The only problem? “I-da-no” wasn’t a name. It was a sentence.
Breaking Down “I-da-no”
In Ainu, the phrase “i-da-no” (or a very similar construction) translates roughly to “your village” or “your place.”
- I- : A personal prefix, often meaning “you” or “your.”
- tano or da-no: Variations of words meaning “place”, “village”, or “settlement.”
The Ainu speaker was not naming the landmass. They were directly answering the perceived question: “What do you call that?” “That is *your village*”, they effectively said, perhaps confused why the visitor was asking them to name their own home. But to the Japanese explorer, who was expecting a proper noun—a toponym—the phrase sounded exactly like a place name. The syllables were recorded, the misunderstanding was inked onto parchment, and a phantom was born.
The Life and Death of a Phantom Island
Once a feature appears on an official map, it gains a life of its own. Maps made by respected cartographers like Takahashi Kageyasu in the early 19th century were incredibly influential. His detailed charts of the northern regions were copied by others, both in Japan and in Europe. With each copy, the existence of “I-da-no” was further solidified.
For decades, this non-existent island persisted in the official record. It was only with later, more thorough surveys and a much-improved understanding of the Ainu language that the truth came to light. Cartographers and linguists eventually pieced together the mistake. They realized that the name on their maps was not a place, but a description. Slowly and quietly, “I-da-no” was erased from new editions, vanishing as mysteriously as it had appeared, leaving behind a fascinating story of cartographic error.
More Than a Mistake: The Linguistic Lessons
The story of “I-da-no” is more than just a historical curiosity. It’s a perfect real-world example of a fundamental challenge in linguistics and anthropology: the problem of translation and reference in a “first contact” scenario.
The “Gavagai” Problem in the Real World
Philosopher Willard Van Orman Quine famously illustrated this with a thought experiment. Imagine a linguist in a foreign land. A native points to a rabbit scurrying past and says, “Gavagai.” The linguist writes down “Gavagai = rabbit.”
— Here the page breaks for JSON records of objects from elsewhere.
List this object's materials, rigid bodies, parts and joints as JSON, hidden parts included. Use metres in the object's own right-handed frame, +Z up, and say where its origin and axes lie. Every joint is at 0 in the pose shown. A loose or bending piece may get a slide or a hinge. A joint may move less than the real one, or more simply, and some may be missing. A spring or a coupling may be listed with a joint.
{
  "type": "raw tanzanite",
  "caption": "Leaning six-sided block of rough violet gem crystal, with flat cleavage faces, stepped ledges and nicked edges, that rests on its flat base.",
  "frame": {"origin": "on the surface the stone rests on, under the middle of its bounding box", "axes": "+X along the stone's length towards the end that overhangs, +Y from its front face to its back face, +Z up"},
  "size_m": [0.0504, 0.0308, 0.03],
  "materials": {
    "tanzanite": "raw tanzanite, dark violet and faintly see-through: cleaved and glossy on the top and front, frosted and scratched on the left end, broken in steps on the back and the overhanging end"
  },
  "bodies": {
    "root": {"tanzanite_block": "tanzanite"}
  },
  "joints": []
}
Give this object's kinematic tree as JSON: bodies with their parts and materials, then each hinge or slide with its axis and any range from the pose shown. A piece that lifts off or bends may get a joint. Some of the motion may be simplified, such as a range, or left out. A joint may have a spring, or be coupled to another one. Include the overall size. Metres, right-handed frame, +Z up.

But how can they be sure? “Gavagai” could mean:
- “Look, a rabbit!”
- “Lunch.”
- “Let’s go hunting.”
- “An instance of rabbithood.”
- “Undetached rabbit parts.”
Without more context, it’s impossible to know. The Japanese explorers who heard “i-da-no” faced the exact same problem. They assumed the Ainu word referred to the entire geographical entity (the island) when it actually referred to a specific, context-dependent concept (“your village”). They mistook a description for a label.
This highlights how much of our communication relies on shared assumptions. When we ask, “What’s that called?” we assume the answer will be a proper noun. The Ainu speaker operated on a different set of assumptions, leading to a complete, yet perfectly logical, miscommunication.
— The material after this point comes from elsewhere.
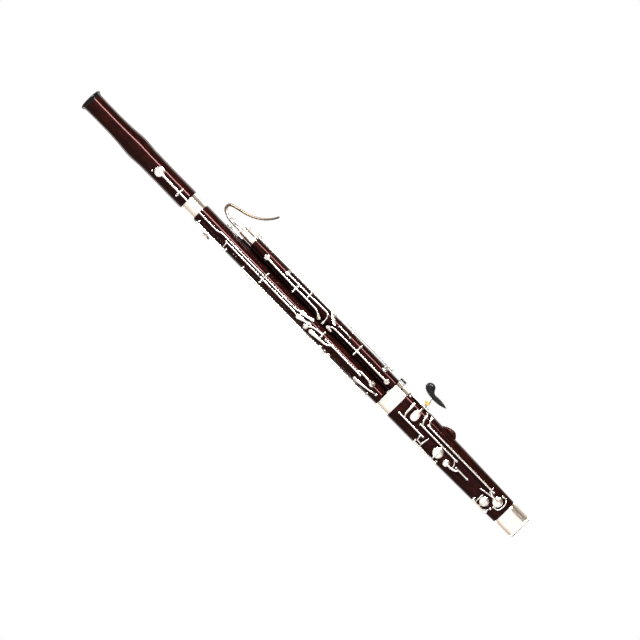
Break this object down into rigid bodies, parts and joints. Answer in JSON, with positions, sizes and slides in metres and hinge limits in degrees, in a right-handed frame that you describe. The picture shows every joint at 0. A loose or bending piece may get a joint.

The Echoes of a Phantom Island
The story of “I-da-no” is a powerful reminder of the humility required in cross-cultural communication. It shows how easily meaning can be lost or invented when we project our own linguistic and cultural frameworks onto others. The mapmakers weren’t foolish; they were working with the limited information they had, trapped within their own frame of reference.
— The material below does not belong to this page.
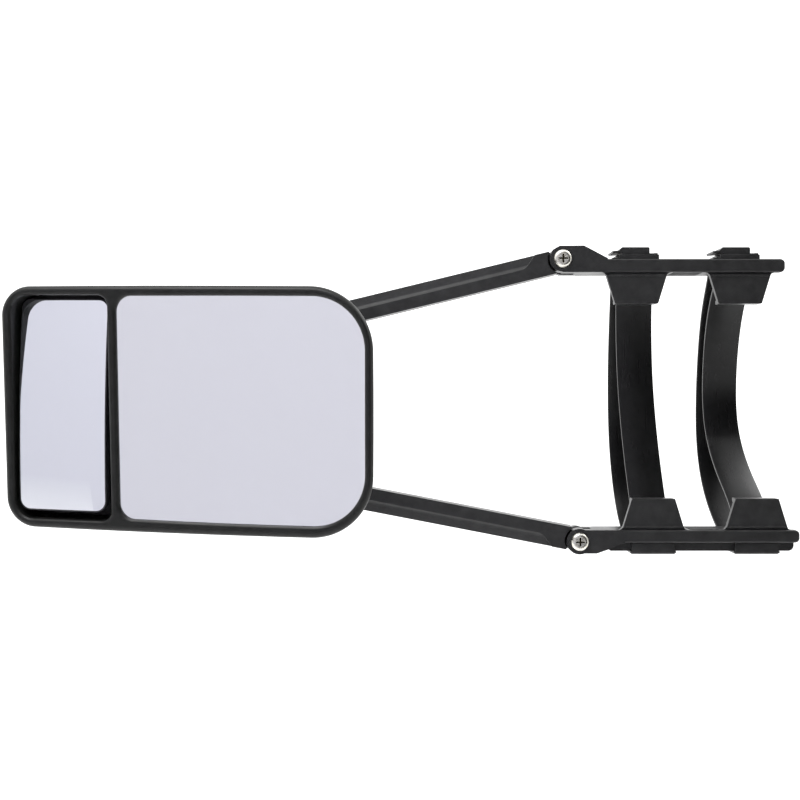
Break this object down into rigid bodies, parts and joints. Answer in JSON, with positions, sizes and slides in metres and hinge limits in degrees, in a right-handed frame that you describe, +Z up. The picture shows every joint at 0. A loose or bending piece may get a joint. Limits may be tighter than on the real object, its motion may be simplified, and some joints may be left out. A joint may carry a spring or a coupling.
{
  "type": "towing mirror",
  "caption": "Clamp-on towing mirror: twin-glass head on a ball joint, two hinged arms, and a hooked clamp with rubber straps.",
  "frame": {"origin": "centre of the clamp's opening, on the plane of the clamp bars' front faces", "axes": "+X runs from the mirror head to the clamp's outer end, -Y faces the driver, +Z is up"},
  "size_m": [0.4354, 0.1528, 0.1733],
  "materials": {
    "black_plastic": "fine-grained moulded black plastic",
    "tray_plastic": "smooth dark grey plastic",
    "strap_rubber": "satin black rubber strap",
    "pad_rubber": "soft matt rubber",
    "flat_mirror": "flat silvered glass",
    "wide_mirror": "convex silvered glass with a blue tint",
    "bright_steel": "bright nickel plate",
    "zinc_steel": "zinc plated steel",
    "stud_steel": "turned steel",
    "nylon": "natural nylon"
  },
  "bodies": {
    "upper_clamp": {"upper_clamp_bar": "black_plastic", "upper_hook_pads": "pad_rubber", "upper_web_pad": "pad_rubber", "inner_buckle_base": "black_plastic", "outer_buckle_base": "black_plastic", "inner_buckle_pin": "zinc_steel", "outer_buckle_pin": "zinc_steel", "inner_strap": "strap_rubber", "outer_strap": "strap_rubber", "upper_clamp_screw": "bright_steel", "upper_clamp_washer": "zinc_steel", "upper_clamp_nut": "zinc_steel"},
    "upper_arm": {"upper_arm": "black_plastic"},
    "bracket": {"arm_bracket": "black_plastic", "socket_cap": "black_plastic", "socket_cap_screws": "zinc_steel", "upper_bracket_screw": "zinc_steel", "upper_bracket_washer": "zinc_steel", "upper_bracket_nut": "zinc_steel", "lower_bracket_screw": "zinc_steel", "lower_bracket_washer": "zinc_steel", "lower_bracket_nut": "zinc_steel"},
    "ball_liner": {"ball_liner": "nylon"},
    "ball_stud": {"ball_stud": "stud_steel", "stud_washer": "zinc_steel", "stud_nut": "zinc_steel"},
    "head": {"head_bezel": "black_plastic", "head_rear_shell": "black_plastic", "head_screws": "zinc_steel", "main_mirror_glass": "flat_mirror", "main_mirror_backing": "black_plastic"},
    "wide_liner": {"wide_mirror_liner": "nylon"},
    "wide_mirror": {"wide_mirror_tray": "tray_plastic", "wide_mirror_glass": "wide_mirror"},
    "lower_clamp": {"lower_clamp_bar": "black_plastic", "lower_hook_pads": "pad_rubber", "lower_web_pad": "pad_rubber", "inner_strap_cover": "black_plastic", "outer_strap_cover": "black_plastic", "inner_cover_screws": "zinc_steel", "outer_cover_screws": "zinc_steel", "lower_clamp_screw": "bright_steel", "lower_clamp_washer": "zinc_steel", "lower_clamp_nut": "zinc_steel"},
    "lower_arm": {"lower_arm": "black_plastic"},
    "inner_lever": {"inner_buckle_lever": "black_plastic"},
    "outer_lever": {"outer_buckle_lever": "black_plastic"}
  },
  "joints": [
    {"name": "upper_arm_pivot", "type": "hinge", "parent": "upper_clamp", "child": "upper_arm", "pos_m": [-0.0751, 0.01, 0.0792], "axis": [0, -1, 0], "range_deg": [-5, 5]},
    {"name": "bracket_pivot", "type": "hinge", "parent": "upper_arm", "child": "bracket", "pos_m": [-0.27429, 0.01, 0.03075], "axis": [0, -1, 0], "range_deg": [-5.5, 5.5]},
    {"name": "jaw_slide", "type": "slide", "parent": "upper_clamp", "child": "lower_clamp", "axis": [0, 0, -1], "range_m": [-0.0405, 0.0405], "deforming": ["inner_strap", "outer_strap"]},
    {"name": "lower_arm_pivot", "type": "hinge", "parent": "lower_clamp", "child": "lower_arm", "pos_m": [-0.0656, 0.01, -0.0794], "axis": [0, 1, 0], "range_deg": [-6.6, 6.6]},
    {"name": "head_pan", "type": "hinge", "parent": "bracket", "child": "ball_liner", "pos_m": [-0.27111, -0.006, -0.00455], "axis": [0, 0, 1], "range_deg": [-12, 12]},
    {"name": "head_tilt", "type": "hinge", "parent": "ball_liner", "child": "ball_stud", "pos_m": [-0.27111, -0.006, -0.00455], "axis": [0.9845, -0.1754, 0], "range_deg": [-8, 8]},
    {"name": "head_roll", "type": "hinge", "parent": "ball_stud", "child": "head", "pos_m": [-0.27111, -0.006, -0.00455], "axis": [0.1746, 0.9805, 0.0906], "range_deg": [-15, 15]},
    {"name": "wide_mirror_pan", "type": "hinge", "parent": "head", "child": "wide_liner", "pos_m": [-0.34354, -0.02296, -0.00261], "axis": [0.0013, -0.0923, 0.9957], "range_deg": [-2, 2]},
    {"name": "wide_mirror_tilt", "type": "hinge", "parent": "wide_liner", "child": "wide_mirror", "pos_m": [-0.34354, -0.02296, -0.00261], "axis": [0.9811, -0.1926, -0.0191], "range_deg": [-1, 3.5]},
    {"name": "inner_lever_hinge", "type": "hinge", "parent": "upper_clamp", "child": "inner_lever", "pos_m": [-0.0219, 0.0105, 0.0805], "axis": [0, 1, 0], "range_deg": [0, 92]},
    {"name": "outer_lever_hinge", "type": "hinge", "parent": "upper_clamp", "child": "outer_lever", "pos_m": [0.0347, 0.0105, 0.0805], "axis": [0, 1, 0], "range_deg": [0, 92]}
  ],
  "couplings": [
    {"joint": "bracket_pivot", "follows": "upper_arm_pivot", "ratio": -1},
    {"joint": "jaw_slide", "follows": "upper_arm_pivot", "m_per_rad": 0.45031},
    {"joint": "lower_arm_pivot", "follows": "upper_arm_pivot", "ratio": 1.2475}
  ]
}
In our hyper-connected world, we have tools like Google Translate, but the core challenge remains. Nuance, context, and cultural assumptions are still the hardest things to translate. The phantom island of “I-da-no” may be gone from our maps, but its story serves as a permanent landmark—a monument to the vast, fascinating, and sometimes treacherous sea between one language and another.